Customs duties and imports of cars, eggs, steel, and fishing in the North Sea and the role of London as a financial center, seem to be only secondary.

When it becomes clear that you can do good business outside the EU in Europe, and even better business thanks to softer regulations, it strikes at the very heart of the Brussels standardization campaign.

And so it is. Because the first departure of a—large—member state has struck a blow to the EU mantra of “enlarge and deepen.” When it becomes clear that you can do good business outside the EU in Europe, and even better business thanks to softer regulations, it strikes at the very heart of the Brussels standardization campaign. The EU had almost completely excluded this regulatory competition, but now it is coming back to life. The EU Commission is also trying to impose a framework treaty on Switzerland, a non-member, wishing to impose its sovereignty under future, currently unknown Brussels regulations (“dynamic alignment”).

As Carl Schmitt, a lawyer who—despite his earlier legal support for the Nazi regime—was later recognized in liberal circles, said, “It is part of the nature of [democracy] that all decisions made should apply only to those who make them.” The EU, however, behaves in an imperial manner, with rules on third parties, despite having often simply reinterpreted its own rules on a case by case basis, unpredictably. Examples of this include: the Maastricht criteria, the European Central Bank with the euro, the primacy of treaties over the constitutions of the members by a simple European Court of Justice decision in 1963. Similarly, the EU Commission interprets subject areas, which can only be regulated unanimously, as “necessary for the internal market” and thus controllable by simple majorities—the labor market, social regulations, and recently, taxes.
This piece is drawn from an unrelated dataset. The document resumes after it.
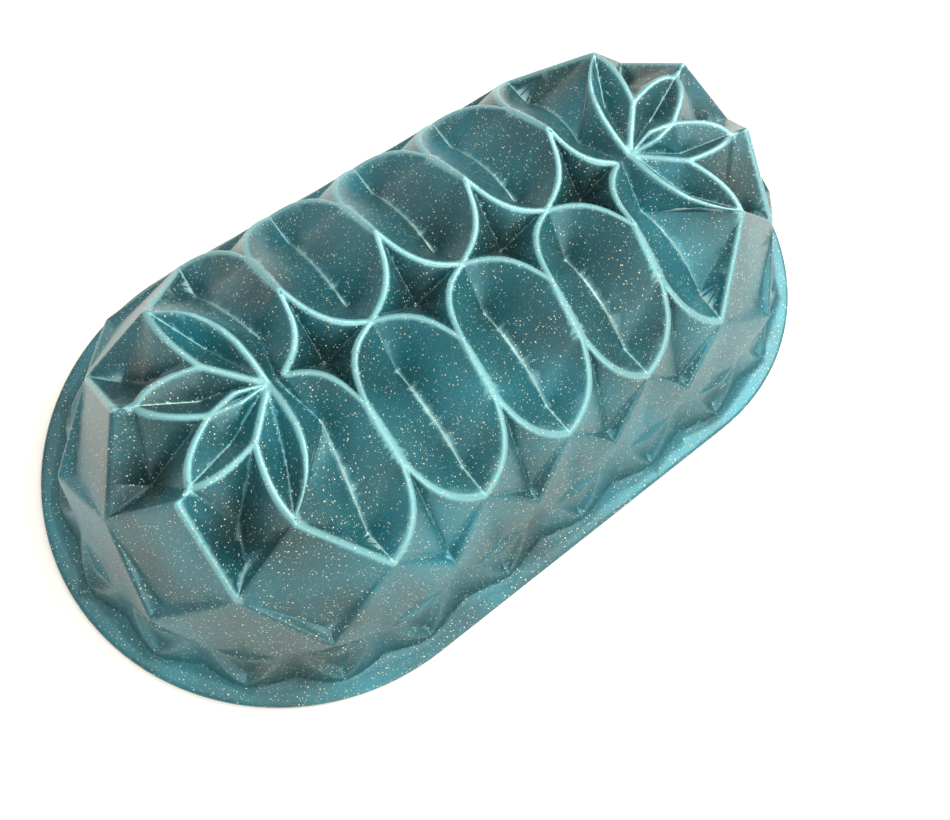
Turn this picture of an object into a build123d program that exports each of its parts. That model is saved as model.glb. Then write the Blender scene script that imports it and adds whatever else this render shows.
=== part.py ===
from build123d import *
import math
import os

# Oval cake pan, a cast aluminium shell with a coat on each side, lying rim down.
# X runs along the pan, Z is up, and the origin is on the table under the middle.

# Overall sizes, millimetres
bay = 34.0                # pitch of the lenses along the straight stretch
bay_count = 4             # bays between the two end centres
wall = 3.0                # casting
coat = 0.3                # stand-in thickness of each coat
flange_out = 87.0         # middle of the pan to the edge of the flange
flange_thickness = 3.0
flange_round = 1.2        # rounded upper edge of the flange
foot_out = 80.0           # mean distance of the wall's foot
foot_wave = 1.6           # how far the foot swings in and out of its mean
foot_lean = 75.0          # degrees that the wall leans out at its foot
curve_steps = 3           # straight steps in each curved ridge or valley
same_point = 0.01         # points nearer than this are one point of the wall's foot

# Nodes on the middle line, and the stars between them
node_height = 71.0
star_floor_height = 60.0
star_tip_in = 4.2         # the outermost star's tip, from the end centre towards the middle
star_tip_height = 72.0
gate_in = 1.8             # where the valleys of the last two lenses meet
gate_height = 69.5
hub_out = 1.2             # where the leaves meet
hub_height = 72.5

# Lenses: two shoulders on each side, a tip, and a valley that bends twice
upper_shoulder_out = 21.2
upper_shoulder_height = 75.7
lower_shoulder_out = 40.9
lower_shoulder_height = 65.5
lens_tip_out = 59.3
lens_tip_height = 49.1
valley_top_out = 13.4
valley_top_height = 57.0
valley_foot_out = 47.4
valley_foot_height = 47.8
lens_bow = 4.0            # sideways swell of the lens outline
valley_rise = 4.5         # upward swell of the long valley
kink_in = 5.3             # the last lens's valley bends here, towards the middle
kink_out = 16.2
kink_height = 64.5
last_valley_foot_in = -1.2

# Kites between the lens tips, each with a notch at its foot
kite_foot_out = 69.3
kite_foot_height = 31.5
end_kite_foot_out = 72.0  # the same corner round the ends
notch_depth = 5.0         # from the kite's foot in to the notch's inner corner
notch_height = 32.0
notch_share = 0.45        # length of the notch as a share of the kite's lower edge

# Eyes along the foot of the wall
eye_turn = 22.5           # degrees between the eyes round the ends
eye_half = 10.0           # half the width of an eye
ledge_inner_out = 71.0
ledge_inner_height = 20.8
ledge_outer_out = 74.0
ledge_outer_height = 19.0
ledge_tip_out = 72.4
ledge_tip_height = 20.4
neck_out = 71.6           # between two eyes
neck_height = 22.0
hollow_out = 77.2         # bottom of the hollow under the ledge
hollow_height = 5.8
eye_foot_out = 80.8       # lowest point of the eye
eye_foot_height = 4.4
eye_side_half = 5.8       # point halfway down the eye's side
eye_side_out = 77.4
eye_side_height = 11.2
neck_mid_out = 74.6       # valley between two eyes
neck_mid_height = 11.5

# End rosettes: leaves A and B on each side of the long axis, diamonds between them
leaf_a_turn = 65.5
leaf_a_out = 41.7
leaf_a_height = 73.5
leaf_b_turn = 22.3
leaf_b_out = 37.5
leaf_b_height = 74.5
leaf_bow = 2.6
leaf_rise = 1.0
lens_leaf_bow = 7.0       # swell of leaf A towards the last lens
lens_leaf_rise = 2.8
leaf_valley_share = 0.55  # where the leaf's valley bends, from its tip's distance
leaf_valley_height = 67.5
inner_corner_out = 20.0   # where two leaves part
inner_corner_height = 76.0
bud_half = 1.6            # half width of the small bud on the long axis
bud_out = 9.0
bud_height = 76.0
bud_floor_height = 72.0
kite_top_out = 42.3
kite_top_height = 76.0
diamond_out = 59.0
diamond_height = 50.5
diamond_turn = 45.0
axis_pit_out = 43.5
axis_pit_height = 53.0
side_pit_turn = 41.0
side_pit_out = 39.0
side_pit_height = 58.5
side_shelf_out = 48.5
side_shelf_height = 49.8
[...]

It is a typical case of claiming higher or better knowledge over the existing rules.

The Resurrection of the British Empire?

In view of such fundamental opposition between the two camps, the boxing match could end in a draw rather than a knockout by one side: England leaving without a treaty.

Preparatory work has been started for this, which in any event continues—free trade plans with the USA and Canada, Australia, and India. The British Empire could thus be resurrected: in terms of trade. One of these plans has already been negotiated with Switzerland. Enterprise zones are then to be established in several places, including in rebellious Scotland, where extremely soft rules of all kinds will apply. Finally, Boris Johnson is consolidating his power as a “labour leader,” so to speak, because he is raising the minimum wage as early as March, and he guarantees that there will be no more low-wage immigrants. A qualitative kind of points system, like the one in Canada, is supposed to ensure this.

As for customs duties, imports, and exports, a non-contractual situation would put the two partners under the rules of the World Trade Organization (WTO).

The British Department of Trade keeps a list of 533 items that would be affected by tariffs or quotas—including cars from the EU with 10-16% duty. The EU’s external tariffs are on average 3%, so they would not create a chasm. The EU could not increase them without fearing WTO compensation. Problems would create border controls with up to two day waiting periods and hindered supply chains. However, this applies on both sides, and car and agricultural producers in the EU have stated several times that they want to push back against Brussels’ stubborn attitude.

The EU’s existing free trade agreements would have to be adapted by England, which is conceivable, because that depends on its partners, not on the EU.

“Singapore on the Thames”— A Not Entirely Unrealistic Perspective

Some significant material issues are the fishing rights in the North Sea, where the EU now fishes along with England, which has a negotiating chip. Then there is the financial center of London—with less stubborn and harassing regulations in the future than what the EU has or is currently developing. But for some transactions, London companies have already secured themselves a second seat in the EU. The real big transactions are not being taken away by the EU Commission but remain in London because customers from all over the world want them there. 90% of the world’s interest rate swaps go through London, and huge commodity transactions, most of the clearing (i.e. the netting of transactions in euros) go through London. Paris wants to poach these but has done little so far and would have to, for example, accumulate huge guarantee funds, which London has already accumulated.

Brexit might not only be ‘perceived as a success’ but might truly be one.

Moreover, in the event of major bankruptcies, England could print and inject money at any time, whereas France has no currency of its own. Moreover, Britain is a global economy, unlike closed, regulated France. London’s goal of being a “Singapore on the Thames” is not unrealistic. What remains to be negotiated with the EU is the change from “passporting rights,” i.e. automatic access for London houses on the continent, to an “equivalence,” i.e. recognition of the equivalence of rules. On that matter, the EU Commission could backtrack at any later date. But London’s customers from all over the world want this location; they are not like the Brussels officials, without any business to offer.

Finally, Brussels’ demand that England remain in the Strasbourg Convention on Human Rights appears to be a grotesque inconsistency. For the EU members unanimously wanted the EU to join it, but the European Court of Justice blocked it. It does not want other judges. The now sovereign England should learn a lesson.

A New “Competition for Solutions”

Everything could indeed boil down to the fact that with the huge new free trade areas,  enterprise zones, a workforce that will in the future be more qualified than Germany’s mass immigrants, and possessing the innovative financial center, the Boxing Rounds of the coming decades will favor London. Brexit might not only be “perceived as a success” but might truly be one. At first, most of the media, especially on the continent, howled that Brexit would never happen, and now they are certain that it will plunge England into poverty. But the paralyzed France, the politically torn Italy, Germany and its dependence on the ailing diesel car, and the unmanageable East are placing a greater burden on the rest of the EU. Brexit has revived the centuries-old “competition for solutions” that has made Europe innovative.